John Rody wants to showcase Fort Worth's musical treasures.
The Southside Pirate, a new, Fort Worth-based radio venture the veteran broadcaster launched in early December, is fueled by "a truly 100 percent local music diet," as Rody puts it, and owes its existence in large part to the Local Community Radio Act, which President Barack Obama signed into law in 2011.
In essence, the law grants the Federal Communications Commission (FCC) the authority to license LPFM (low power FM) stations for broadcast, which is an opportunity Rody could not pass up. The new law takes what was once strictly against the rules -- running a pirate radio station reaching a very small area -- and makes it legal. A low power FM station is classified by the FCC as being 100 watts or less, reaching a broadcast area of roughly four miles.
"We actually have an opportunity to do this in a legal, sanctioned way," Rody says. "We have found an opportunity to build our station on the south side of Fort Worth. There's no need for me to put up a station that'll play KXT [the NPR-affiliated music station in Dallas] ... this will have a unique character and miniscule size. In a perfect world, this station would be the ArtsGoggle station. ... It seems when broadcasters get a license, it's for a huge area, which stymies their ability to effectively serve communities."
(Presumably, Rody will try not to step on KTCU's toes either; the Texas Christian University-based station boasts lots of locally oriented programming, such as the long-running Good Show which airs on Saturday mornings.)
The technical term Rody uses to describe the Southside Pirate's aims is "micro-broadcasting," a sort of hyper-local radio station enjoying a symbiotic relationship with the neighborhoods and city it serves. That said, Rody did allow that the Southside Pirate's reach extended all the way to Fort Worth's naval air station, and that two "generous people" were donating some high-altitude building space for antenna placement.
"There's not a better city to try [micro-broadcasting] in than Fort Worth," Rody says. "There's a critical mass in terms of population and musical acumen, in some cases exceeding Dallas'."
The Southside Pirate, which currently broadcasts a live stream over the Internet, is building its library in unorthodox fashion: Rody placed what he calls "a booty box" in the Boiled Owl Tavern, where local musicians can drop off physical copies of their music to be collected and, eventually, played on the station. Rody considers it a test of a band's commitment to its craft -- "I want them to lift a finger" rather than blast out an MP3 file, he says -- and also a bit of community engagement.
On a recent afternoon, the playlist proved to be a fascinating reflection of Cowtown's diverse sonic offerings, present and past: Oil Boom, Sloan Automatic, the Jace Bersin Trio and even vintage Black Tie Dynasty and Chatterton tracks popped up.
"The quality that we've gotten [so far] in the 'Booty Box' is outstanding," Rody says. "If there were a place that could be another Nashville, Fort Worth is that, moreso than Dallas."
As the music continues to wash ashore, Rody is involved in the due diligence phase of getting the Southside Pirate on the actual airwaves.

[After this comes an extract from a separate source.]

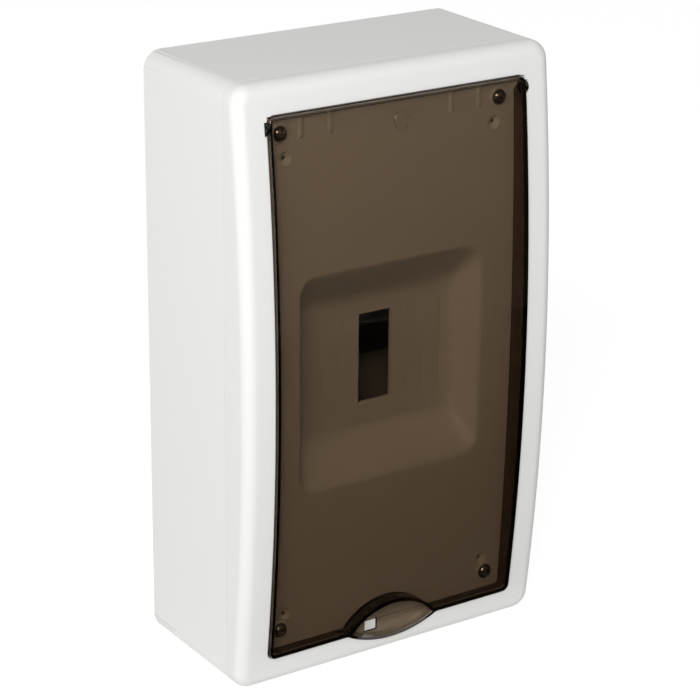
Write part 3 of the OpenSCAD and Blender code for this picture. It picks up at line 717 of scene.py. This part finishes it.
def makePocket():
    # cup in the lower rim that takes the scoop, with the catch standing in it
    extra, wall = scoop["wall"] + scoop["gap"], scoop["pocketWall"]
    floorDepth = scoopBack - scoop["pocketGap"]
    cup = lensPrism("scoopPocket", extra + wall, floorDepth - wall, lambda u: faceDepth(u) - 0.02)
    carve(cup, lensPrism("pocketHollow", extra, floorDepth, faceTop + 5))
    carve(cup, aboveOpening())
    tidyMesh(cup, 32)
    return cup


coverPiece(makePocket())


def makeCatch():
    # upright bar with a rounded-rectangle section, its top edge softened in two steps
    w, h = scoop["catch"][0] / 2, scoop["catch"][1] / 2
    mid, top = tipUp - scoop["catchDrop"], scoopFloor - 0.4
    s = Stations()
    low = seamDepth + 2
    for hx, hz, r, d in ((w, h, 0.6, low), (w, h, 0.6, top - 0.4), (w - 0.15, h - 0.15, 0.5, top - 0.1),
                         (w - 0.45, h - 0.45, 0.3, top)):
        s.add(hx, hz, r, fixed=d, drop=-mid)
    pts, faces = s.mesh(closeRows=False)
    n = pts.shape[1]
    faces = faces + [list(range(n)), list(range(3 * n, 4 * n))]
    pts[..., 0] -= scoop["catchOff"] * mm
    return makeMesh("catchNib", pts, faces)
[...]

Feasibility studies need to be conducted, a board of directors needs to be assembled (Rody describes his perfect candidate as someone enamored with local music and the arts, and who plans to be in Fort Worth for at least the next five years) and continued broadcast testing needs to take place.
The current window to file for a FCC LPFM license is projected by the government to be on or around Oct. 15, which gives Rody and his collaborators roughly nine months to get everything lined up, although Rody says the Southside Pirate could launch its LPFM broadcasts sooner if conditions warrant.

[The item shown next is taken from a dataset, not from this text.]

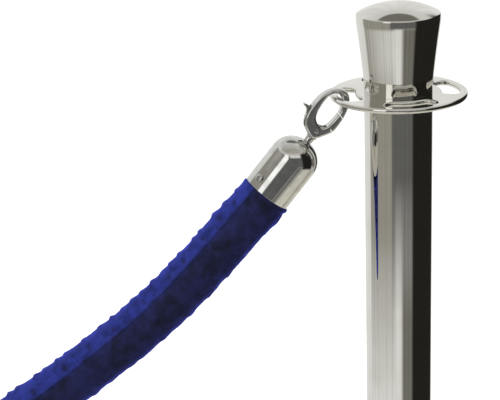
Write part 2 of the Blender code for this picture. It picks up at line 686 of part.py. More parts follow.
def build():
    """Every piece of the post and of the rope hooked into it."""
    clear_scene()
    steel = make_material("polished_steel", (0.72, 0.71, 0.68), 0.08, 1)
    chrome = make_material("chrome_plate", (0.62, 0.63, 0.63), 0.12, 1)
    zinc = make_material("zinc_plated_steel", (0.55, 0.56, 0.57), 0.35, 1)
    spring_steel = make_material("spring_steel", (0.35, 0.35, 0.36), 0.3, 1)
    iron = make_material("cast_iron", (0.06, 0.06, 0.065), 0.75, 0)
    rubber = make_material("rubber", (0.02, 0.02, 0.02), 0.85, 0)
    fibre = make_material("fibre", (0.05, 0.045, 0.04), 0.8, 0)
    wood = make_material("rope_core", (0.55, 0.42, 0.28), 0.7, 0)
    velvet = make_material("blue_velvet", (0.02, 0.025, 0.3), 0.9, 0)

    build_base(steel, iron, rubber, zinc)
    build_post(steel, zinc, fibre)
    build_ring(steel)
    build_finial(steel, zinc)

    rim_axis = add_frame("rope_swing_axis", RIM_PIVOT, math.pi / 2 - ROPE_DROP)
    near = add_frame("near_swivel_axis", -RIM_SEAT, parent=rim_axis)
    build_hook("near", near, chrome, zinc, spring_steel)
    build_cap("near", near, chrome, zinc, wood)

    far_way = Vector((-math.cos(ROPE_FAR_DROP), 0, -math.sin(ROPE_FAR_DROP)))
    far_neck = ROPE_FAR_END + CAP_END * far_way
    far = add_frame("far_swivel_axis", far_neck, -math.pi / 2 - ROPE_FAR_DROP)
    build_hook("far", far, chrome, zinc, spring_steel)
    build_cap("far", far, chrome, zinc, wood)

    bpy.context.view_layer.update()
    near_edge = near.matrix_world @ Vector((0, 0, -CAP_END))
    build_rope(velvet, near_edge, ROPE_FAR_END)


build()
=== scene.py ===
"""Looks of a rope barrier post: a polished steel post with a slotted ring, a flared finial and a
round base, and a blue velvet rope that is hooked into the ring.

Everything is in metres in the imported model's frame: +Z up, origin on the floor under the middle
of the post, rope leaving towards -X.
"""

import json
import math
import random

import bmesh
import bpy
from mathutils import Matrix, Quaternion, Vector, noise


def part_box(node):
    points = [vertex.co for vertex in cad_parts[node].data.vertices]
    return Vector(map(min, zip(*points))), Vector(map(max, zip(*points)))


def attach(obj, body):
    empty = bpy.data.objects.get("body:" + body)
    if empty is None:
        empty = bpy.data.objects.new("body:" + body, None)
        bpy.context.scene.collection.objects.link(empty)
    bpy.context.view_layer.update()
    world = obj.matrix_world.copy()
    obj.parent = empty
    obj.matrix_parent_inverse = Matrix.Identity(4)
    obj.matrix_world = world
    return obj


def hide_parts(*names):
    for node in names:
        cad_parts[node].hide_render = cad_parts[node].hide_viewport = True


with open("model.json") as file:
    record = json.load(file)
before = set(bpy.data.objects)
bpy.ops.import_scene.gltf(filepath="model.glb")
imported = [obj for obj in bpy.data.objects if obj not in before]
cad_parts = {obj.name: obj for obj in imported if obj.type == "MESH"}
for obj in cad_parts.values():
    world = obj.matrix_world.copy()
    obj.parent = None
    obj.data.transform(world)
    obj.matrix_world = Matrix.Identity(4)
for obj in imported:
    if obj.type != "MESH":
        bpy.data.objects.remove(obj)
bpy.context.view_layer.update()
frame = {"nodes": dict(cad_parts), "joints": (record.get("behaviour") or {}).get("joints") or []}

MM = 0.001
FRONT = Vector((0, -1, 0))

# Camera
CAMERA_PLACE = Vector((-0.2531, -1.0151, 1.2160))
CAMERA_HEADING = 7.821          # degrees to the right of +Y
CAMERA_DIP = 19.279             # degrees below the horizon
CAMERA_ROLL = -2.124            # degrees about the line of sight
CAMERA_LENS = 104.74
SENSOR = 36.0
CAMERA_SIDE = 14.0              # degrees that the camera stands to the left of the post's front

# Sizes shared with the CAD
TUBE_RADIUS = 25.4 * MM
TUBE_WALL = 1.5 * MM
CAP_RADIUS = 18.7 * MM
CAP_END = 51.8 * MM             # open end of a cap, measured from the hook's neck
CAP_TOP = 2 * MM
CAP_DOME = 17 * MM
CAP_WALL = 1.2 * MM
CAP_BORE = 3.1 * MM
HOOK_WIDTH = 9 * MM
LEVER_SLOT = 5.4 * MM
ARM_WIDTH = 3 * MM
ARM_OFFSET = -0.9 * MM
TAB_WIDTH = 4 * MM
SHANK_RADIUS = 2.7 * MM
PIN_RADIUS = 1.9 * MM
PIN_PLACE = Vector((-0.5 * MM, 0, 8.6 * MM))
SPRING_RADIUS = 2.35 * MM
SPRING_WIRE = 0.2 * MM
SPRING_TURNS = 2
SPRING_OFFSET = 1.65 * MM
SCREW_PLACE = 43.6 * MM
SCREW_ANGLE = math.radians(54)
SCREW_RADIUS = 1.6 * MM
SCREW_LENGTH = 11 * MM
GAP = 0.3 * MM

# Finer than the CAD's sizes, or only in the looks
GATE_END_GAP = 0.4              # millimetres, between the gate's ends and the hook's loop
SCREW_HEAD_RADIUS = 3.1 * MM
LOOP_EDGE = 1.8 * MM            # rounding of the hook's loop
CONTACT = 0.03 * MM             # left between pieces that look as if they touch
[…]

Rody intends the Southside Pirate to be a counterweight to large-scale corporate radio stations -- "It's a whole new genre of commerce," Rody says, "We have a right to the airwaves too" -- and Rody is seeking endorsements from "local politicos and community leaders" to help get the Southside Pirate in ship-shape condition.
Beyond getting Fort Worth music out to the community, Rody, who says he has committed a year to this endeavor, envisions a 501(c) (non-profit) community arts group (which has to be formed in order to apply for the LPFM license) that could, at some future date, choose to get a LPTV license and create something with that. There's even the possibility that what is being built in Fort Worth could be a model for other communities -- Rody says he's already gotten inquiries from cities like Muscle Shoals, Ala.
But for now, he's focused on making sure Fort Worth bands are being heard by Fort Worthians and that everyone -- not just musicians -- benefits from this new voyage.
"It's a community effort," Rody says. "I want some locals to see this as a real opportunity to use some [broadcast] spectrum space in a very efficient way."